DISCONTINUATION OF PROJECT
This project will no longer be maintained by Intel.
Intel has ceased development and contributions including, but not limited to, maintenance, bug fixes, new releases, or updates, to this project.
Intel no longer accepts patches to this project.
If you have an ongoing need to use this project, are interested in independently developing it, or would like to maintain patches for the open source software community, please create your own fork of this project.
Contact: webadmin@linux.intel.com
Stacks containers have been deprecated and please switch to oneapi based containers, you can find oneapi containers at this link : https://hub.docker.com/u/intel
The System Stacks for Linux OS are a set of production ready, containerized reference architectures with integrated, highly-performant, open source components optimized for 2nd generation Intel® Xeon® Scalable Processors.
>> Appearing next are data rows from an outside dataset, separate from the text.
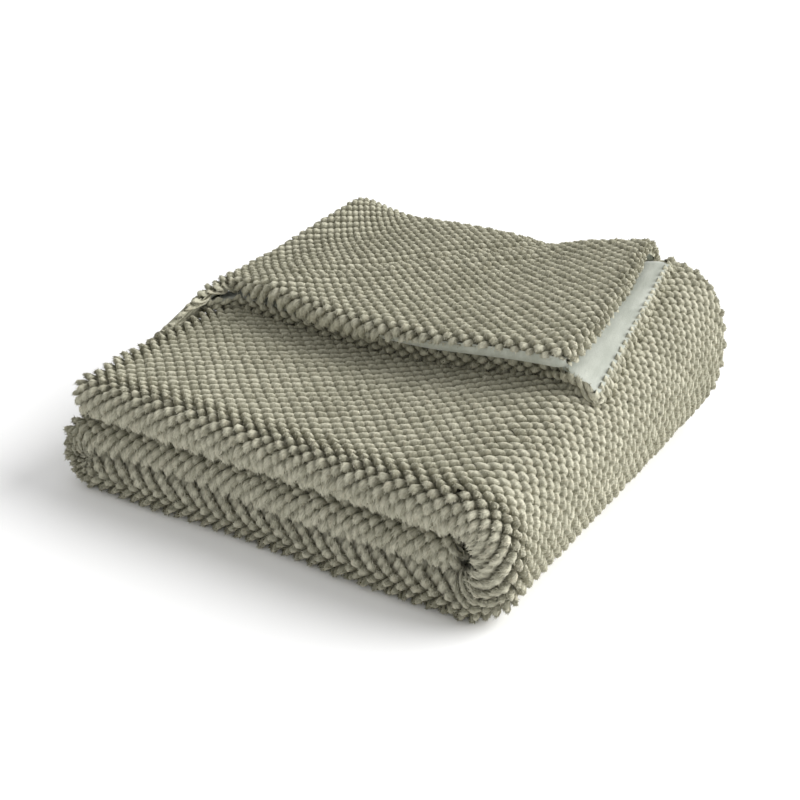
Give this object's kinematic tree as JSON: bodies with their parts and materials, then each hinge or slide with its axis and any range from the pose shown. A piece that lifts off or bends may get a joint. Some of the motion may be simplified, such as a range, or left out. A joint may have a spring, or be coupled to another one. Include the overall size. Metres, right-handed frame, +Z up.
{
  "type": "folded plush throw blanket",
  "caption": "A thick plush throw with a tufted face and a smooth reverse, folded into a soft rectangular stack with its hems turned back over the top as a flap.",
  "frame": {"origin": "centre of the resting face, under the middle of the bounding box", "axes": "+Z up, +X along the front that shows the rolls, towards the wide loop, +Y towards the back fold"},
  "size_m": [0.42, 0.4098, 0.1679],
  "materials": {
    "plush": "soft grey olive plush pile, sculpted in small tufts",
    "reverse": "smooth pale sage velvet with a soft sheen"
  },
  "bodies": {
    "root": {"plush_face": "plush", "smooth_reverse": "reverse"}
  },
  "joints": []
}
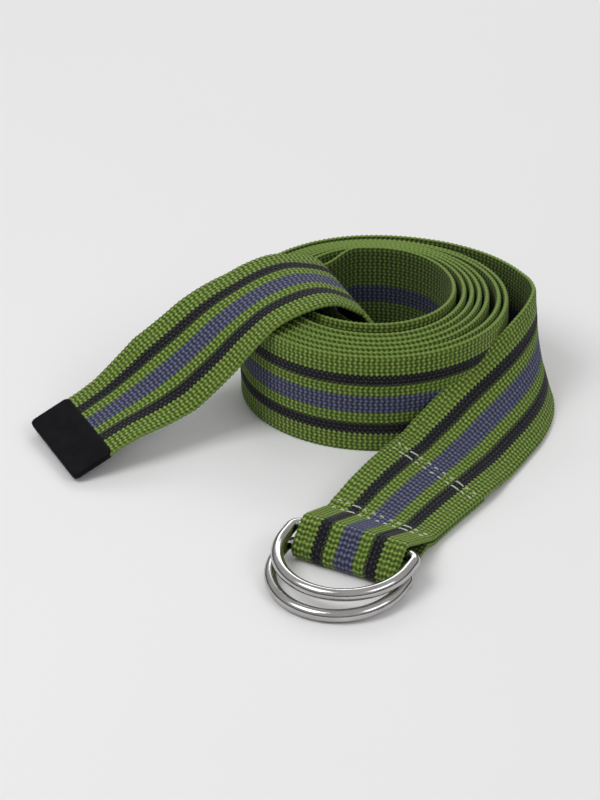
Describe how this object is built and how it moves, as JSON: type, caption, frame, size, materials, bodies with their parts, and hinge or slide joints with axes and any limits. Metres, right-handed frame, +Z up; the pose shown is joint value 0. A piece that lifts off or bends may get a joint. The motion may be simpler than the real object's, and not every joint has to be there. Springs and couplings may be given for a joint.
{
  "type": "stretching strap",
  "caption": "Long striped woven webbing strap wound into a loose coil, with a matte belt tip on its free end and a pair of steel D-rings sewn into the other end.",
  "frame": {"origin": "centre of the strap's footprint on the table plane it lies on, bottom of its bounding box", "axes": "+Z up, +Y to the back away from the rings and the free end, +X to the right; the coil's winding axis is vertical"},
  "size_m": [0.1868, 0.1945, 0.0486],
  "materials": {
    "webbing": "ribbed woven cotton webbing, lengthwise green, black and slate-blue stripes",
    "belt_tip": "matte black",
    "ring_steel": "polished nickel-plated steel wire",
    "thread": "pale green sewing thread"
  },
  "bodies": {
    "coil": {"webbing_coil": "webbing"},
    "free_end": {"webbing_free_end": "webbing", "end_tip": "belt_tip"},
    "ring_end": {"webbing_ring_end": "webbing", "ring_stitch_row_1": "thread", "ring_stitch_row_2": "thread", "flap_stitch_row_1": "thread", "flap_stitch_row_2": "thread"},
    "upper_ring": {"upper_d_ring": "ring_steel"},
    "lower_ring": {"lower_d_ring": "ring_steel"}
  },
  "joints": [
    {"name": "free_end_lift", "type": "hinge", "parent": "coil", "child": "free_end", "pos_m": [0.01713, 0.05353, 0.03935], "axis": [-0.3893, 0.92, 0.0448], "range_deg": [0, 60]},
    {"name": "ring_end_lift", "type": "hinge", "parent": "coil", "child": "ring_end", "pos_m": [0.05571, -0.00943, 0.00985], "axis": [-0.7719, 0.5243, 0.3597], "range_deg": [0, 45]},
    {"name": "upper_ring_swing", "type": "hinge", "parent": "ring_end", "child": "upper_ring", "pos_m": [0.01964, -0.06291, 0.0091], "axis": [-0.8829, 0.4695, 0], "range_deg": [0, 120]},
    {"name": "lower_ring_swing", "type": "hinge", "parent": "ring_end", "child": "lower_ring", "pos_m": [0.01743, -0.06706, 0.00445], "axis": [0.8829, -0.4695, 0], "range_deg": [0, 110]}
  ]
}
Highly-tuned and built for cloud native environments, the stacks help developers to prototype quickly by reducing complexity associated with integrating multiple software components, while still giving users the flexibility to customize their solutions.
This open source community release is part of an effort to ensure developers have easy access to the features and functionality of Intel Platforms.
For info on end-to-end usecases using the stacks please refer to the stacks-usecase repository.
We'd love to accept your patches, if you have improvements to stacks, send us your pull requests or if you find any issues, raise an issue. Contributions can be anything from documentation updates to optimizations!
Security issues can be reported to Intel's security incident response team via https://intel.com/security.
See our public mailing list page for details on how to contact us. You should only subscribe to the Stacks mailing lists using an email address that you don't mind being public.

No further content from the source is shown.